Microseismic: This provides an effective stimulation volume. The process needs to be integrated into the stimulation execution in real-time mode.
Production Data: A simplistic production model should be developed initially to understand production declines associated with stimulated volumes and fracture geometries. Model complexity increases with additional data.
Case Study
The North Arabian shale Well A-1 has a gross interval of 2,000 ft. The shale is made up of two distinct rock lithologies. The top lithology is made up of 70% clay, making it ductile and difficult to fracture and recover hydrocarbons. The second rock type is brittle, with 60% quartz andillite clays. The well passed all criteria except for being under pressured.
A pilot hole was drilled to acquire data for the construction of the geo mechanical model, and the hole was used for lateral placement and fracture design. Core was obtained above, across, and below the targeted shale to obtain Young’s modulus, Poisson’s ratio, triaxial stress, source rock, and the upper and lower barriers. To complement the triaxial tests further, micro-fracture tests are performed at key identified intervals. The micro fractures were used to calibrate the stess model in the ductile shale, transition zone between the shale, and siltstone below. Furthermore, the micro fractures provided calibration for the wellbore-stability model used to land the lateral section in the shale.
Lateral wellbore placement required the well to be drilled into the minimum-stress direction to ensure that vertical fractures were placed along the lateral well. Regional drilling in North Arabia indicated that the maximum-stress gradient was N10°W, which was verified in the pilot hole by acquiring an image log of the borehole to determine wellbore break-out and natural-fracture identification. Preliminary fracture modeling was performed to determine whether the stimulation would grow up or down. Modeling for Well A-1 indicated downward growth, which supported the drilling of the later-al at the top of the hot shale.
Well A-1 was planned for a 3,000-ftlateral in the hot shale, allowing sufficient length for multistage fracturing. Seismic data indicated the formation had a constant 1.5° dip, and the well was geo-steered successfully, staying at the top of the hot shale; it was completed with a cemented 4½-in. liner. Open hole logs and a cement-bond log were obtained to build a completion-adviser log. Incorporating a cement-bond log is critical to the final placement of clusters, to ensure isolation between clusters. It was also critical as part of a new cementing procedure for the shale, which resulted in 98% of the lateral having good bond.
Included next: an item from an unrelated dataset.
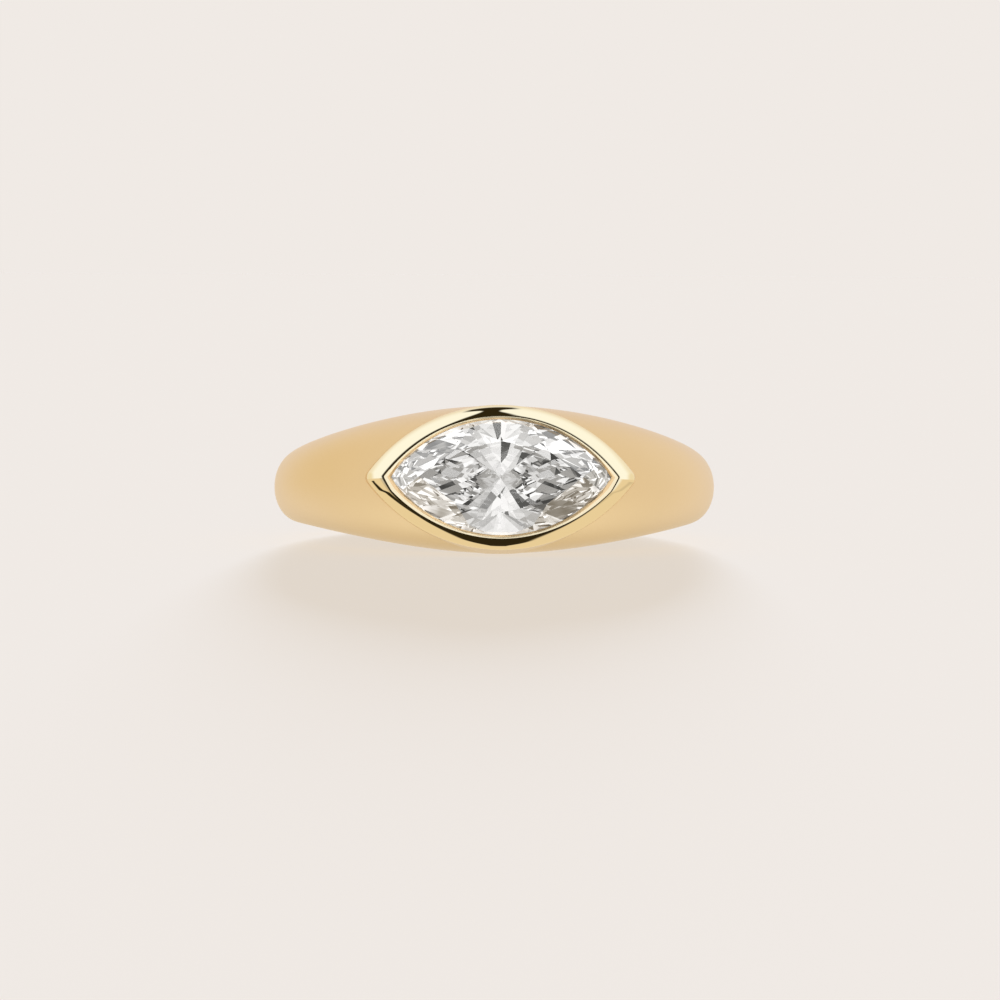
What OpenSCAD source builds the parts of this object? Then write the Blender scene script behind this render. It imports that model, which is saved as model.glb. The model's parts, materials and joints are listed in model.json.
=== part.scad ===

The completion adviser logs segments of the lateral with respect to the targeted formation, well undulations, trajectory, and formation properties. Hydraulic-fracture stages are then segmented with similar rock stresses, rock quality, and composite quality index. The composite quality index is a combination of reservoir quality porosity and mineralogy makeup for a shale formation and the completion quality, which includes rock properties and the cement-bond log.
To achieve optimal stimulated reservoir volume, 12 stages were identified from the completion adviser for Well A-1.Within these 12 stages, four fracturing techniques using conventional, hybrid, slick water, and channel-fracture design were used to provide a quick assessment of fracturing efficiency and production off take. Trying to assess this many techniques in a single lateral later proved to be too complex to assess the fracture performance, because of too many unconrollable variables in well operations and reservoir quality.
To improve well-operation performance, capillary suction-time testing was performed to determine salt concentration required to prevent clay swelling. Results from the test indicated a clay substitute was sufficient to control clays welling. This quick test resulted in eliminating the need to premix all the fracturing tanks with KCl, thus improving operation performance and surface tankage requirements for fracturing water.
A small breakdown-and-fall off test was performed at the toe of the well, and it compared favorably with the microfracture tests performed in the pilot hole. This later became the standard operation for all stages, to determine whether a new fracture was being initiated or the opera-tors were breaking into existing natural fractures or the preceding fracture stage.
Fracture-slurry volumes were similar in size for all four techniques, and100-mesh and 40/70 high-strength prop-pant (HSP) was used. The convention aland channel-fracturing designs proved to be the preferred fracture designs on the basis of ease of placement, microseismic events, and production contribution. Production from theses stages resulted in 77% of the gas contribution. The slick-water and hybrid fracture designs resulted in poor production contribution and microseismic activity. The poor results, though, were thought to be from a combination of early design learnings and rate restrictions because of maximum-pressure limitations of the completion. The poor results could also be attributed to using the heavier HSP and not being able to displace the proppant down the fracture.
The 12 fractures were completed with-in 13 days, excluding the time it took for an early fishing and proppant cleanout operation. Fracture-slurry volumes were similar in size for all four techniques, and100-mesh and 40/70 HSP was used for the proppant. The HSP was used because of its availability, but it was not the preferred proppant for the well.
All fracture treatments show production contribution, with the majority of the gas coming from the channel and conventional designs. Of note is the production from all stimulated stages, with no zones indicating a lack off low contribution. Microseismic activity interpretation is less clear because the fractures appear to have limited propagation and are all connected near the well-bore. These data also suggest that the fracture geometry has no effect on production because the stages with limited fracture-length growth appear to have similar production gains. Fracture-height growth from the micro seismic also indicated a preferred upward growth.
Conclusions
Final production results were promising. To make the shale play viable in northern Saudi Arabia, additional work is still required to understand the geology and fracturing results as they relate to the final production rates. Additional work is ongoing to determine the source of flow-back water through geochemistry and age dating. Improvements to the fracture model are required to take into account how the rock fabric and natural fractures influence fracture geometry. The fractured stimulated volume also needs to be understood better because the micro-seismic is indicating short planar fractures vs. complex fracturing that contacts additional reservoirs.